O que levou a Fiesp e as demais organizações a repensarem o tom específico de reprovação de métodos supostamente espetaculares da Polícia Federal, do Ministério Público e da Receita Federal na pilhagem de irregularidades fiscais na Daslu foram evidências relatadas pela Imprensa. Afinal, Eliana Tranchesi virou trocadilho nada lisonjeiro de colunistas que não perdem oportunidade para divertirem leitores com sarcasmo típico de Casseta & Planeta.
O caso Daslu tem parentesco siamês com a operação que atingiu a Cervejaria Schinchariol, outro alvo da ofensiva da Fiesp. E também com medida desencadeada duas semanas depois, quando 24 pessoas, entre advogados e empresários, a maioria de São Paulo, foram presas pela Polícia Federal após buscas e apreensões em cinco escritórios de advocacia para investigar esquemas de sonegação, lavagem de dinheiro e evasão de divisas. Os aparatos também contaram com servidores do Ministério Público e da Receita Federal.

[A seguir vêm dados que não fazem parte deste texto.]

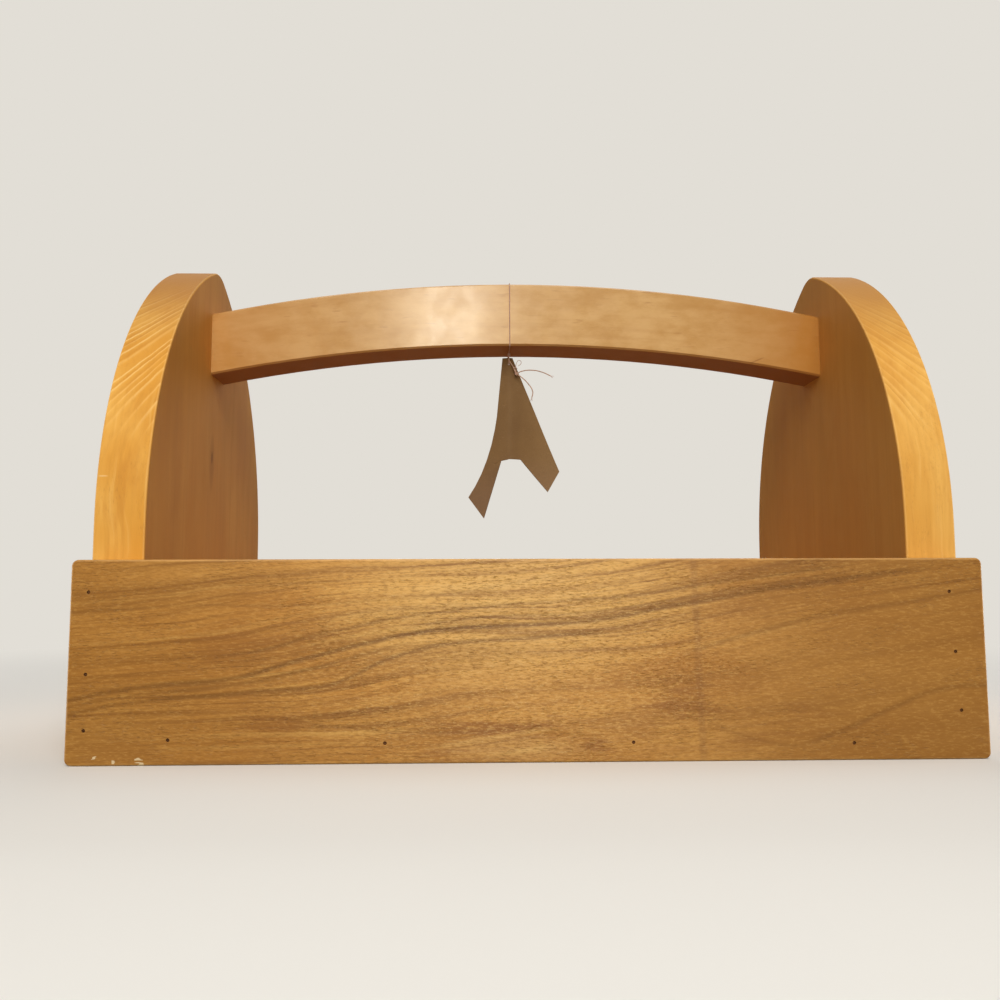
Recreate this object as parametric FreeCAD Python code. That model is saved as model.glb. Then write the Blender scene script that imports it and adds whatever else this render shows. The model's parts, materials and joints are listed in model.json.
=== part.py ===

O que esses acontecimentos na esteira das denúncias do mensalão mostraram para o Grande ABC é que já se esgotou a tática de as entidades supostamente integracionistas como Consórcio de Prefeitos, Agência de Desenvolvimento Econômico, Câmara Regional, e também as instituições que representam o capital, repassarem olimpicamente a responsabilidade de reagir contra os efeitos do esvaziamento industrial.
É preciso colocar na alça de mira tanto o descaso do governo estadual como o desinteresse do governo federal. Afinal, o Grande ABC exige investimentos para reformatar o parque produtivo e para amenizar as agruras sociais. Mas tanto uma ação como outra não saltará da teoria para a prática sem inspirar-se no tratoraço explícito ou no disfarce lobista dasluniano. Como se o MST já não bastasse.